Personal access token (PAT): This token gives Immuta temporary permission to push the cluster policies to the configured Databricks workspace and overwrite any cluster policy templates previously applied to the workspace when configuring the integration or to register securables as Immuta data sources.
User authentication
The built-in Immuta IAM can be used as a complete solution for authentication and fine-grained user entitlement. However, you can connect your existing identity management provider to Immuta to use that system for authentication and fine-grained user entitlement instead.
Each of the supported identity providers includes a specific set of configuration options that enable Immuta to communicate with the IAM system and map the users, permissions, groups, and attributes into Immuta.
See the Identity managers guide for a list of supported providers and details.
See the Setting up users guide for details and instructions on mapping Databricks user accounts to Immuta.
Cluster security
Data processing and encryption
See the Data processing and the Encryption and masking practices guides for more information about transmission of policy decision data, encryption of data in transit and at rest, and encryption key management.
Protecting the Immuta configuration
Non-administrator users on an Immuta-enabled Databricks cluster must not have access to view or modify Immuta configuration, as this poses a security loophole around Immuta policy enforcement. Databricks secrets allow you to securely apply environment variables to Immuta-enabled clusters.
Databricks secrets can be used in the environment variables configuration section for a cluster by referencing the secret path instead of the actual value of the environment variable.
See the Installation and compliance guide for details and instructions on using Databricks secrets.
Scala cluster security
There are limitations to isolation among users in Scala jobs on a Databricks cluster. When data is broadcast, cached (spilled to disk), or otherwise saved to SPARK_LOCAL_DIR
, it's impossible to distinguish between which user’s data is composed in each file/block. To address this vulnerability, Immuta suggests that you
limit Scala clusters to Scala jobs only and
require equalized projects, which will force all users to act under the same set of attributes, groups, and purposes with respect to their data access. This requirement guarantees that data being dropped into
SPARK_LOCAL_DIR
will have policies enforced and that those policies will be homogeneous for all users on the cluster. Since each user will have access to the same data, if they attempt to manually access other users' cached/spilled data, they will only see what they have access to via equalized permissions on the cluster. If project equalization is not turned on, users could dig through that directory and find data from another user with heightened access, which would result in a data leak.
See the Installation and compliance guide for more details and configuration instructions.
Auditing and compliance
Immuta provides auditing features and governance reports so that data owners and governors can monitor users' access to data and detect anomalies in behavior.

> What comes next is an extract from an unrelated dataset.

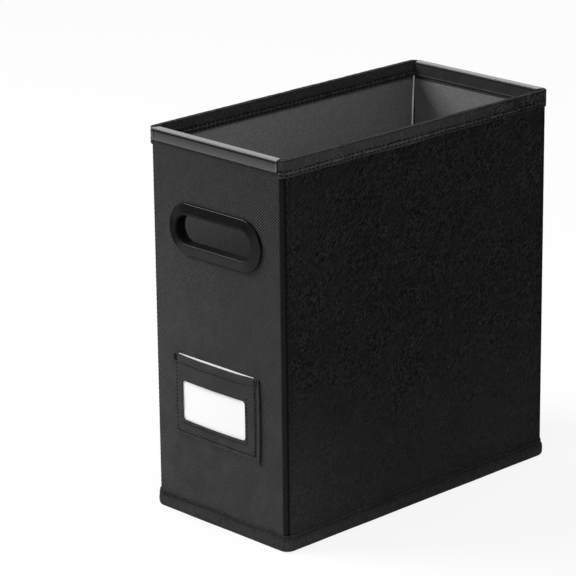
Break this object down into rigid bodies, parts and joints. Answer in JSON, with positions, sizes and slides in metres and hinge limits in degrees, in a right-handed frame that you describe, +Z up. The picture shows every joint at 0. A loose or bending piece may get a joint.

You can view the information in these audit logs on dashboards or export the full audit logs to S3 and ADLS for long-term backup and processing with log data processors and tools. This capability fosters convenient integrations with log monitoring services and data pipelines.
See the Audit documentation for details about these capabilities and how they work with the Databricks Spark integration.
Databricks query audit
Immuta captures the code or query that triggers the Spark plan in Databricks, making audit records more useful in assessing what users are doing.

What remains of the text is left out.